Tuesday , April 23 2024
Hayes has given readers a rousing thriller combined with an ecological sermon.

Book Review: ‘The Spirit and The Skull’ by J. M. Hayes

A Paleolithic tribe is trekking across the Alaskan tundra in search of a promised land of plenty. Raven, an elder of the band and its Spirit Man has been out scouting ahead, and when he returns to camp, he discovers that one of the tribe’s warriors has been murdered, and it is his job to find the killer. So begins J. M. Hayes’ unique pre-historic “who done it,” The Spirit and the Skull. Unsatisfied with merely setting the murder in the Paleolithic period, Hayes goes to some lengths to paint an imaginatively reasonable picture of the tribal culture and mores as well as a considered attack on what civilization has done to the tribe’s hoped for promised land.

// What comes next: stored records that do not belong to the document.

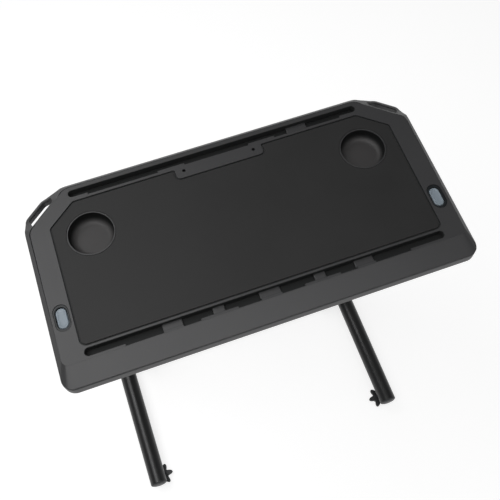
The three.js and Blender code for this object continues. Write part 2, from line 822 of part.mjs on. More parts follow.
// Guide collar that plugs into the top of the outer column
function columnCollar({ word, sign }) {
  const place = [sign * columnSpacing / 2, behind(columnSetback), outerColumnTop + seatGap];
  const bore = innerColumnRadius + slideGap;
  const plug = outerColumnRadius - outerColumnWall - seatGap;
  const brim = outerColumnRadius + collarFlange;
  const profile = [[bore, collarLip - collarHeight], [plug, collarLip - collarHeight], [plug, 0],
    [brim, 0], [brim, collarLip - collarFlange], [brim - collarFlange, collarLip],
    [bore, collarLip], [bore, collarLip - collarHeight]];
  piece(`column_collar_${word}`, turned(profile, place), "nylon");
}

function gasCylinder({ word, sign }) {
  const place = [sign * columnSpacing / 2, behind(columnSetback), 0];
  const bottom = saddleTopOfBar() + seatGap;
  const bore = cylinderRadius - cylinderWall;
  const guide = rodRadius + rodGuideClearance;
  const profile = [[0, bottom], [cylinderRadius, bottom], [cylinderRadius, cylinderTop],
    [guide, cylinderTop], [guide, cylinderTop - cylinderCap], [bore, cylinderTop - cylinderCap],
    [bore, bottom + cylinderCap], [0, bottom + cylinderCap]];
  piece(`gas_cylinder_${word}`, turned(profile, place, "z", smallSides), "steel");
}

// Piston, rod and clamping collar in one, bored at the top for the release pin
function gasRod({ word, sign }) {
  const place = [sign * columnSpacing / 2, behind(columnSetback), 0];
  const piston = cylinderRadius - cylinderWall - slideGap;
  const collarTop = headTop() - headPlate - seatGap;
  const top = below(rodTopDepth);
  const bore = pinRadius + slideGap;
  const profile = [[0, pistonBottom], [piston, pistonBottom], [piston, pistonBottom + pistonHeight],
    [rodRadius, pistonBottom + pistonHeight], [rodRadius, collarTop - rodCollarHeight],
    [rodCollarRadius, collarTop - rodCollarHeight], [rodCollarRadius, collarTop],
    [rodRadius, collarTop], [rodRadius, top], [bore, top], [bore, top - pinBoreDepth],
    [0, top - pinBoreDepth]];
  piece(`gas_rod_${word}`, turned(profile, place, "z", smallSides), "bright");
}

function releasePin({ word, sign }) {
  const place = [sign * columnSpacing / 2, behind(columnSetback), 0];
  const top = below(shaftDepth + fingerDrop + seatGap);
  piece(`release_pin_${word}`, rod(pinRadius, top - pinLength, top, place), "bright");
}

// Box-section tube between two places, open at both ends along the given axis
function boxTube(low, high, alongY) {
  const shell = block(low, high);
  const inset = alongY ? [armWall, -overrun, armWall] : [-overrun, armWall, armWall];
  const innerLow = low.map((value, i) => value + inset[i]);
  const innerHigh = high.map((value, i) => value - inset[i]);
  return cut(shell, block(innerLow, innerHigh));
}

function underframe() {
  const top = headTop();
  const reach = columnSpacing / 2 - headRadius - seatGap;
  const y = behind(columnSetback);
  piece("underframe_crossbar", boxTube([-reach, y - armWidth / 2, top - armHeight],
    [reach, y + armWidth / 2, top], false), "steel");
  for (const { word, sign } of sides) {
    const x = sign * columnSpacing / 2;
    piece(`support_arm_${word}`, boxTube([x - armWidth / 2, behind(armFront), top - armHeight],
      [x + armWidth / 2, y - headRadius - seatGap, top], true), "steel");
  }
}

function legAxis(sign) {
  return [sign * legSpacing / 2, 0, legHeight];
}

function legFront() {
  return -footprintDepth / 2 + legCapDome + seatGap;
}

function footPlace(sign) {
  return [sign * (legSpacing / 2 - footInset), behind(footSetback), 0];
}

function legTube({ word, sign }) {
  const bar = tube(legRadius, legRadius - legWall, legFront(), behind(legRear), legAxis(sign), "y");
  const bush = rod(bushRadius + seatGap, bushBottom - overrun, bushTop + seatGap, footPlace(sign));
  piece(`leg_tube_${word}`, cut(bar, bush), "steel");
}

// Domed plug in the front end of a leg
function legCap({ word, sign }) {
  const plug = legRadius - legWall - seatGap;
  const back = legFront() - seatGap;
  const profile = [];
  for (let step = 0; step <= cornerSteps; step += 1) {
    const angle = Math.PI / 2 * step / cornerSteps;
    profile.push([legRadius * Math.sin(angle), back - legCapDome * Math.cos(angle)]);
  }
  profile.push([plug, back], [plug, back + legCapPlug], [0, back + legCapPlug]);
  piece(`leg_cap_${word}`, turned(profile, legAxis(sign), "y"), "nylon");
}

function baseCrossbar() {
  const y = behind(crossbarSetback);
  const reach = legSpacing / 2;
  const bar = tube(legRadius, legRadius - legWall, -reach, reach, [0, y, legHeight], "x");
  const copes = sides.map(({ sign }) => rod(legRadius + seatGap, y - 2 * legRadius, y + 2 * legRadius,
    legAxis(sign), "y", tubeSides));
  piece("base_crossbar", cut(bar, ...copes), "steel");
}

// Casting that sits on the crossbar and holds the foot of the outer column
function columnSaddle({ word, sign }) {
  const x = sign * columnSpacing / 2;
  const y = behind(columnSetback);
  const half = saddleWidth / 2;
  const outline = rounded([[x + half, y - half, saddleEase], [x + half, y + half, saddleEase],
    [x - half, y + half, saddleEase], [x - half, y - half, saddleEase]]);
  const floor = saddleTopOfBar();
  const body = prism(outline, legHeight, floor + saddleSocket);
  const bar = rod(legRadius + seatGap, -half - overrun, half + overrun,
    [x, behind(crossbarSetback), legHeight], "x", tubeSides);
  const socket = rod(outerColumnRadius + seatGap, floor, floor + saddleSocket + overrun,
    [x, y, 0], "z", tubeSides);
  piece(`column_saddle_${word}`, cut(body, bar, socket), "steel");
}

function wheelCentre(sign) {
  return [sign * legSpacing / 2, footprintDepth / 2 - wheelRadius, wheelRadius];
}

// Fork on the rear end of a leg
function wheelBracket({ word, sign }) {
  const [x, y, z] = wheelCentre(sign);
  const inner = wheelWidth / 2 + bracketGap;
  const outer = inner + bracketPlate;
  const back = behind(legRear) + seatGap;
  const high = legHeight + bracketHeight / 2;
  const low = legHeight - bracketHeight / 2;
  const plates = [-outer, inner].map((offset) => {
    const nose = rod(bracketNose, offset, offset + bracketPlate, [x, y, z], "x", tubeSides);
    const web = block([x + offset, back, low], [x + offset + bracketPlate, y, high]);
    return join(web, nose);
  });
  const plate = block([x - outer, back, low], [x + outer, back + bracketBack, high]);
  const spigot = rod(legRadius - legWall - seatGap, back - spigotLength, back + bracketBack / 2,
    legAxis(sign), "y", tubeSides);
  const body = join(plate, ...plates, spigot);
  const bore = rod(axleRadius + seatGap, -outer - overrun, outer + overrun, [x, y, z], "x");
  piece(`wheel_bracket_${word}`, cut(body, bore), "steel");
}

function wheelAxle({ word, sign }) {
  const half = wheelWidth / 2 + bracketGap + bracketPlate + seatGap;
  const profile = [[0, -half - axleHeadHeight], [axleHeadRadius, -half - axleHeadHeight],
    [axleHeadRadius, -half], [axleRadius, -half], [axleRadius, half], [axleHeadRadius, half],
    [axleHeadRadius, half + axleHeadHeight], [0, half + axleHeadHeight]];
  piece(`wheel_axle_${word}`, turned(profile, wheelCentre(sign), "x", smallSides), "bright");
}

function wheelHub({ word, sign }) {
  const half = wheelWidth / 2;
  const bore = axleRadius + slideGap;
  const rim = hubRadius - hubRimWidth;
  const profile = [[bore, -half], [hubBossRadius, -half], [hubBossRadius, hubRecess - half],
    [rim, hubRecess - half], [rim, -half], [hubRadius, -half], [hubRadius, half], [rim, half],
    [rim, half - hubRecess], [hubBossRadius, half - hubRecess], [hubBossRadius, half],
    [bore, half], [bore, -half]];
  piece(`wheel_hub_${word}`, turned(profile, wheelCentre(sign), "x"), "nylon");
}

function wheelTyre({ word, sign }) {
  const half = wheelWidth / 2;
  const inner = hubRadius + seatGap;
  const profile = [[inner, -half], [wheelRadius - tyreCrown, -half], [wheelRadius, tyreCrown - half],
    [wheelRadius, half - tyreCrown], [wheelRadius - tyreCrown, half], [inner, half], [inner, -half]];
  piece(`wheel_tyre_${word}`, turned(profile, wheelCentre(sign), "x"), "rubber");
}

function footBush({ word, sign }) {
  piece(`foot_bush_${word}`, tube(bushRadius, studRadius + slideGap, bushBottom, bushTop,
    footPlace(sign), "z", smallSides), "steel");
}

function footStud({ word, sign }) {
  piece(`foot_stud_${word}`, rod(studRadius, padFloor + seatGap, studTop, footPlace(sign)), "bright");
}

function footPad({ word, sign }) {
  const socket = studRadius + slideGap;
  const profile = [[0, 0], [padRadius, 0], [padRadius, padHeight - padEase],
    [padRadius - padEase, padHeight], [socket, padHeight], [socket, padFloor], [0, padFloor]];
  piece(`foot_pad_${word}`, turned(profile, footPlace(sign)), "rubber");
}

// Star knob clamped on the stud
function footKnob({ word, sign }) {
  const [x, y] = footPlace(sign);
  const star = (inset) => Array.from({ length: knobPoints }, (_, i) => {
    const angle = 2 * Math.PI * i / knobPoints;
    const radius = knobRadius - inset + knobLobe * Math.cos(knobLobes * angle);
    return new THREE.Vector2(x + radius * Math.cos(angle), y + radius * Math.sin(angle));
  });
  const top = knobBottom + knobHeight;
  const body = loft([
    { ring: star(knobEase), z: knobBottom },
    { ring: star(0), z: knobBottom + knobEase },
    { ring: star(0), z: top - knobEase },
    { ring: star(knobEase), z: top },
  ]);
  const bore = rod(studRadius + seatGap, knobBottom - overrun, top + overrun, [x, y, 0]);
  piece(`foot_knob_${word}`, cut(body, bore), "nylon");
}

topShell();
bottomShell();
workMat();
slotLiner("front_slot_liner", frontSlot);
slotLiner("rear_slot_liner", rearSlot);
underframe();
baseCrossbar();
const paired = [
  cupWell, buttonBezel, button, buttonSpring, releaseRocker, releaseShaft, releasePin,
  columnHead, innerColumn, columnGlide, gasRod, gasCylinder, outerColumn, columnCollar,
  columnSaddle, legTube, legCap, wheelBracket, wheelAxle, wheelHub, wheelTyre,
  footBush, footStud, footPad, footKnob,
];
for (const build of paired) {
  sides.forEach(build);
}

export default desk;
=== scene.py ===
"""Visual model of a height-adjustable desk for indoor cycling.

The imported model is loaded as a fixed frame. Each sub-assembly is a class that holds its sizes in
millimetres, builds finer meshes in the places that the frame gives, and dresses them. A place in the
top is measured from the work mat's front edge and from the top face.
"""

import bpy
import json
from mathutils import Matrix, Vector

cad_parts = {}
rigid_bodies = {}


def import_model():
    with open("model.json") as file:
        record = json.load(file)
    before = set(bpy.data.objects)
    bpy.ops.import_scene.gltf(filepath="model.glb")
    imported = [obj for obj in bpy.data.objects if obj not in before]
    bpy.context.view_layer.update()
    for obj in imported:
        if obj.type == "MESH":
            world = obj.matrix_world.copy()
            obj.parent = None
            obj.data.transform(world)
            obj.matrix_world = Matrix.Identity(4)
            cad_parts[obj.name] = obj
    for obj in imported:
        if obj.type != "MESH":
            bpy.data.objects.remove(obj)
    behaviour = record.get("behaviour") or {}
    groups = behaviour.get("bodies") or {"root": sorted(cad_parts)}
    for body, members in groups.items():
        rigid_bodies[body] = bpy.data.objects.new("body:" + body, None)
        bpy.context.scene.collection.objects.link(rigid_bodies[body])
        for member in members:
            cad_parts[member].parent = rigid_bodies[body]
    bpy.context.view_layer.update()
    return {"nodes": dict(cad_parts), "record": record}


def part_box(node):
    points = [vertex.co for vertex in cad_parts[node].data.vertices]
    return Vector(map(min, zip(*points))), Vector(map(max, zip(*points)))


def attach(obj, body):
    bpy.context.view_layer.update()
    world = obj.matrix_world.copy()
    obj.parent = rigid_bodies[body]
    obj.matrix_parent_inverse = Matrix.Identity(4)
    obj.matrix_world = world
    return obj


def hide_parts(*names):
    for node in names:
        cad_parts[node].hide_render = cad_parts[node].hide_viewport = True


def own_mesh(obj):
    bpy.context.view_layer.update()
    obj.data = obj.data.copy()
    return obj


for leftover in list(bpy.data.objects):
    bpy.data.objects.remove(leftover)
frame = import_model()

import json
import logging
import math
from dataclasses import dataclass, field
from enum import Enum
from typing import Iterable, Sequence

import bmesh
from mathutils import Matrix, Vector

logging.basicConfig(level=logging.INFO, format="%(message)s")
log = logging.getLogger("desk")

MM = 0.001
MERGE = 1e-6
NOISE_LOW, NOISE_HIGH = 0.3, 0.7
EASE_FACETS = 2
SIDES = (("left", -1), ("right", 1))
Point = tuple[float, float]
Corner = tuple[float, float, float]
Ring = list[Point]


class Axis(Enum):
    """The line that a turned piece is turned about, with the matrix that lays +Z along it."""

    X = Matrix(((0, 0, 1), (1, 0, 0), (0, 1, 0))).to_4x4()
    Y = Matrix(((0, -1, 0), (0, 0, 1), (-1, 0, 0))).to_4x4()
    Z = Matrix.Identity(4)


class Finish(Enum):
    """The record's material slots."""

    SHELL = "shell"
    LOWER = "lower"
    MAT = "mat"
    WELL = "well"
    LINER = "liner"
    BUTTON = "button"
    BEZEL = "bezel"
    STEEL = "steel"
    BRIGHT = "bright"
    NYLON = "nylon"
    RUBBER = "rubber"


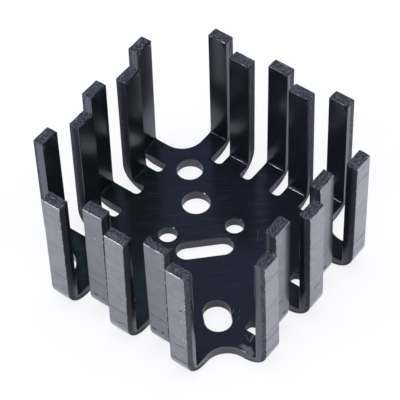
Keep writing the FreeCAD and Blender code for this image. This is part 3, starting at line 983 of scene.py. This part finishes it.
def make_room():
    """The world's colour, from how high a ray points."""
    room = bpy.data.worlds.new("room")
    room.use_nodes = True
    tree = room.node_tree
    tree.nodes.clear()
    direction = node(tree, "ShaderNodeTexCoord").outputs["Generated"]
    rise = node(tree, "ShaderNodeSeparateXYZ", {0: direction}).outputs["Z"]
    seen = node(tree, "ShaderNodeLightPath").outputs["Is Camera Ray"]
    air = mix(tree, ramp(tree, rise, *ROOM_DIMS), ROOM_PALE, ROOM_DIM)
    background = node(tree, "ShaderNodeBackground", {"Color": mix(tree, seen, air, ROOM_WHITE)})
    node(tree, "ShaderNodeOutputWorld", {"Surface": background.outputs[0]})
    return room


bpy.context.scene.world = make_room()

# The lamps
# A wide soft fill overhead that the gloss doesn't show, and a small soft box on the left that it does.
LAMP_DISTANCE = 1.2


def soft_box(name, towards, size, power, colour, in_gloss):
    """A square lamp that faces the part."""
    lamp = bpy.data.lights.new(name, "AREA")
    lamp.shape = "SQUARE"
    lamp.size = size
    lamp.energy = power
    lamp.color = colour
    holder = bpy.data.objects.new(name, lamp)
    holder.location = Vector(towards).normalized() * LAMP_DISTANCE
    holder.rotation_euler = Vector(towards).to_track_quat("Z", "Y").to_euler()
    holder.visible_glossy = in_gloss
    holder.visible_camera = False
    bpy.context.scene.collection.objects.link(holder)


soft_box("overhead_fill", towards=(-0.15, -0.15, 1.0), size=2.4, power=39,
         colour=(0.97, 0.98, 1.0), in_gloss=False)
soft_box("left_soft_box", towards=(-0.77, 0.40, 0.50), size=0.22, power=2.0,
         colour=(0.95, 0.97, 1.0), in_gloss=True)

# The camera
# It looks down on the near corner of the part, from a little to its left, through a long lens.
CAMERA_AIM = Vector((0.11, 0.54, 12.7)) * MM
CAMERA_DISTANCE = 345.4 * MM
CAMERA_AZIMUTH = math.radians(-51.6)
CAMERA_ELEVATION = math.radians(50.14)
CAMERA_ROLL = math.radians(-2.21)
CAMERA_LENS = 197.8
CAMERA_SENSOR = 36
CAMERA_SHIFT = -0.002
CAMERA_NEAREST = 0.01
CAMERA_FARTHEST = 20

camera = bpy.data.cameras.new("camera")
camera.lens = CAMERA_LENS
camera.sensor_width = CAMERA_SENSOR
camera.shift_y = CAMERA_SHIFT
camera.clip_start = CAMERA_NEAREST
camera.clip_end = CAMERA_FARTHEST
towards = Vector((
    math.sin(CAMERA_AZIMUTH) * math.cos(CAMERA_ELEVATION),
    -math.cos(CAMERA_AZIMUTH) * math.cos(CAMERA_ELEVATION),
    math.sin(CAMERA_ELEVATION),
))
tripod = bpy.data.objects.new("camera", camera)
tripod.location = CAMERA_AIM + towards * CAMERA_DISTANCE
tripod.rotation_euler = (towards.to_track_quat("Z", "Y").to_matrix()
                         @ Matrix.Rotation(CAMERA_ROLL, 3, "Z")).to_euler()
bpy.context.scene.collection.objects.link(tripod)
bpy.context.scene.camera = tripod
bpy.context.scene.view_settings.view_transform = "Standard"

While it is certainly possible to quibble with some of the details, Hayes description of tribal life and beliefs is quite believable. If, as the author points out in an afterword, the idea that these primitives had things like wine and penicillin may be pushing it a bit, if some of the tools described may seespirtm too advanced for such primitives, their inclusion never seems jarring. Their attitudes towards things like purification rituals after death, polygamous relationships, menstrual cycles, and spiritualism, much of them borrowed from modern tribal societies, are all quite convincing constructs that help to make the idea that they understood the effectiveness of mold to heal infections not unreasonable. Hayes creates a world in which these things are possible.

Raven, the book’s hero, presents himself as a practical man who understands he really has no spirit powers, but also knows that as long as the rest of the tribe believe he has, his place in the band is secure. Down, the young girl just reaching womanhood, who the older Raven desires is a passionate vixen, wise beyond her years and brave as well. Readers who would be offended by the more or less graphic relations between an older man and a teen ager take warning.

Picturesque minor characters fill out the tale. Stone, the ostensible tribal chief, is tyrannically protective of his position and perks in the social hierarchy. Cleverly named warriors walk the pages — Hair On Fire, Takes Risks, Bear Man, Walks Like An Ox. They are matched by evocatively named women — Gentle Breeze, Blue Flower, Willow, Scowl. Primitive people, they are given names that describe their characters or point to some physical trait.

Interestingly, onto the basic mystery plot, Hayes adds a mystical dream sequence critiquing what modern man has done to the land. Raven dreams that he is a skull (the skull of the title). He is found in a cave by man he calls Ice Eyes. Ice Eyes, it seems, is some sort of archeologist, and he and Raven have a series of dialogues, in which it becomes clear that the world of Ice Eyes is our world, and that world, where nature has been completely despoiled, is a disaster.

In the end Hayes has given readers a rousing thriller combined with an ecological sermon. Oh, and one more thing — a mammoth hunt, with instructions on how to kill one of the beast in case one shows up in your back yard.